In practice, many AI math solvers use a combination: a learned system proposes steps, and a symbolic system verifies them.

Executing steps with rule checks

To mimic logical reasoning, AI applies transformations that preserve equality. Each move follows a rule such as:

  • If $a=b$, then $a-c=b-c$ (subtract the same value from both sides)
  • If $a=b$, then $a/c=b/c$ when $c \neq 0$

These rules are simple, but chaining them creates a proof-like solution.

Worked example: solving a linear equation

Problem: Solve $2x + 5 = 17$.

Step 1: Remove the constant term

Goal: isolate $x$. A typical first move is subtract 5 from both sides.

$$ 2x + 5 - 5 = 17 - 5 $$ Simplify: $$ 2x = 12 $$

AI checks that the operation was valid: the same number was subtracted from both sides, so equality stays true.

Step 2: Remove the coefficient of $x$

Divide both sides by 2:

$$ \frac{2x}{2} = \frac{12}{2} $$ Simplify: $$ x = 6 $$

Again, AI checks the rule’s condition: dividing by 2 is safe because $2 \neq 0$.

Step 3: Verify the solution

Many systems finish by substitution:

Original equation: $2x + 5 = 17$
Substitute $x=6$: $$ 2(6) + 5 = 12 + 5 = 17 $$ The left side matches the right side, so the solution is consistent.
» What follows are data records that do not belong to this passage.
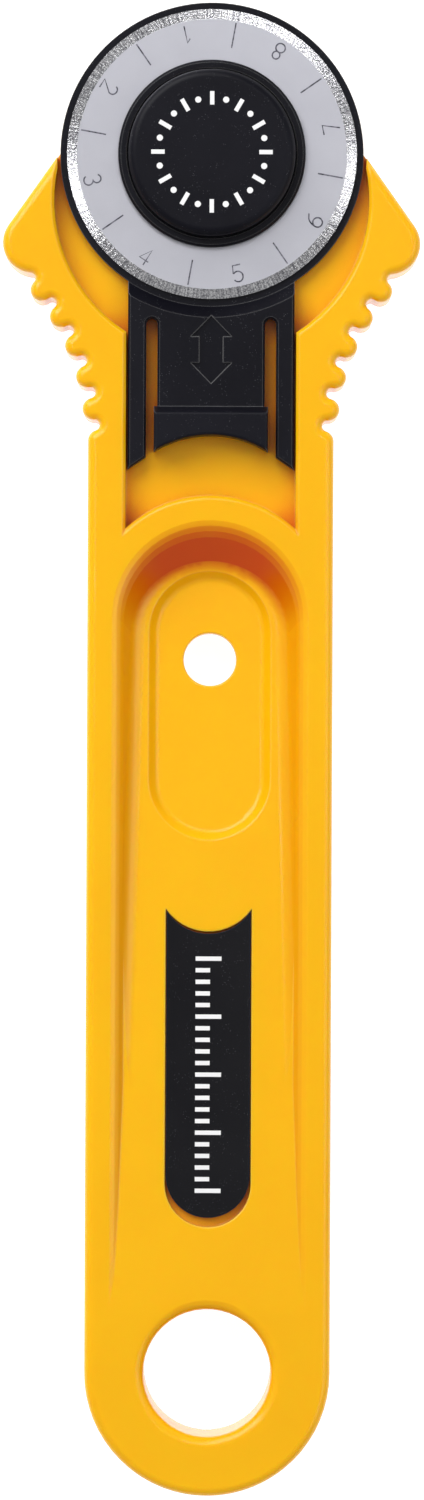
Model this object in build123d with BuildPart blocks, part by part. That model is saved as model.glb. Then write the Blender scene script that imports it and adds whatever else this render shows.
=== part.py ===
from build123d import *
import math
import os

os.makedirs("parts", exist_ok=True)

# The cutter lies on its back: front face up (+Z), head towards +Y, the rim of its back on z = 0.
# Every "reach" below is a distance along the handle, from the blade's pivot towards the tail.

# ---- driving sizes, mm ----

# handle, outside
handle_width = 23.7
handle_thickness = 10.0
tail_reach = 117.7
wing_reach = 8.3
wing_angle = 35.3
wing_tip_reach = 8.63
head_rise = 11.2
front_round = 0.8
back_round = 0.4

# finger notches down both flanks
notch_count = 6
notch_pitch = 8.13
notch_first = 3.5
notch_depth = 1.5
lobe_radius = 1.05
shoulder_radius = 1.0
flank_reach = 27.6
flank_gap = 21.65
flank_radius = 22.8

# handle, recesses in the front
recess_radius = 15.2
recess_reach = 4.44
recess_depth = 2.6
recess_edge = 0.3
channel_half = 8.2
channel_end = 36.2
channel_bow = 3.2
dish_half = 8.75
dish_start = 36.1
dish_deep = 40.9
dish_fade = 111.5
dish_depth = 2.8
dish_side_lean = 30.0
dish_end_lean = 52.0
dish_round = 1.6
dish_rims = ((-0.85, -0.05), (-0.35, 0.12), (-0.12, 0.35), (0.12, 1.1))
thumb_half = 5.15
thumb_start = 41.0
thumb_end = 65.5
thumb_depth = 0.9
thumb_slope = 50.0
thumb_round = 0.6
label_half = 4.15
label_start = 72.9
label_bow = 2.2
label_end = 103.6
label_depth = 0.8
label_end_gap = 0.8

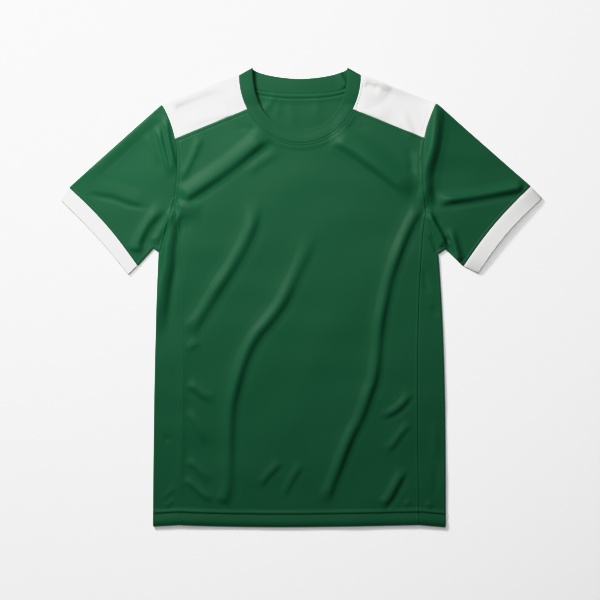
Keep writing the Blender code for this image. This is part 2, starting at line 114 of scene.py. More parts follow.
# Where the seams of one side meet the edges of its sheets, as the jersey lies, how far its lines bow, and how
# far the middle of the sleeve's mouth tilts up
Side = namedtuple(
    "Side",
    "name sign shoulder side_seam_top underarm armpit cuff_top cuff_low mouth_top mouth_low "
    "hem_corner side_seam_foot side_bow mouth_bow mouth_lift",
)
SIDES = (
    Side("left", -1, (-0.2164, 0.3008), (-0.1977, 0.1530), (-0.2199, 0.0718), (-0.2304, 0.0795),
         (-0.3617, 0.1706), (-0.2566, 0.0506), (-0.3745, 0.1517), (-0.2703, 0.0369),
         (-0.2289, -0.3603), (-0.1896, -0.3580), 0.0022, 0.0030, 0.0008),
    Side("right", 1, (0.2130, 0.3026), (0.1984, 0.1345), (0.2150, 0.0682), (0.2293, 0.0782),
         (0.3612, 0.1725), (0.2581, 0.0500), (0.3789, 0.1541), (0.2804, 0.0390),
         (0.2270, -0.3615), (0.1874, -0.3580), 0.0045, 0.0060, 0.0042),
)
# How far a line bows, and a power that under 1 bows it most near its start
Bow = namedtuple("Bow", "out early")
STRAIGHT = Bow(0.0, 1.0)
ARMHOLE_BOW = Bow(0.0137, 0.85)
SIDE_SEAM_BOW = Bow(0.0080, 0.7)
CUFF_SEAM_BOW = Bow(0.0050, 1.0)
HEM_BOW = Bow(0.0034, 0.8)
SIDE_EDGE_EARLY = 0.8

# The edges of the collar: half an oval each, hung from its two ends at the shoulders
Oval = namedtuple("Oval", "half_width top drop squareness")
NECK_EDGES = {
    "front_seam": Oval(NECK_HALF, NECK_LINE, 0.1059, 2.0),
    "front_free": Oval(COLLAR_HALF, COLLAR_LINE, 0.0959, 2.25),
    "back_seam": Oval(NECK_HALF, NECK_LINE, 0.0289, 2.2),
    "back_free": Oval(COLLAR_HALF, COLLAR_LINE, 0.0164, 1.65),
}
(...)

How AI “mimics” logical thinking

The logical feel comes from a loop that resembles human problem-solving:

  1. Represent the problem precisely (expressions, constraints).
  2. Choose a goal (find $x$, prove a statement, compute a value).
  3. Propose a next step based on patterns or search.
  4. Apply a rule that preserves truth (algebraic equivalence).
  5. Simplify and repeat until the goal is reached.
  6. Check the result (substitution, rule validation, or both).

Where mistakes can happen

AI can fail if it mis-parses the question, chooses an unhelpful step, or skips a condition (like dividing by something that could be zero). Systems that include verification reduce these errors because each step must pass a rule check.

AI solves math by converting language into structure, selecting step-by-step transformations, and validating those steps with formal rules. When verification is included, the process closely matches the logical workflow taught in math classrooms: transform, simplify, and confirm.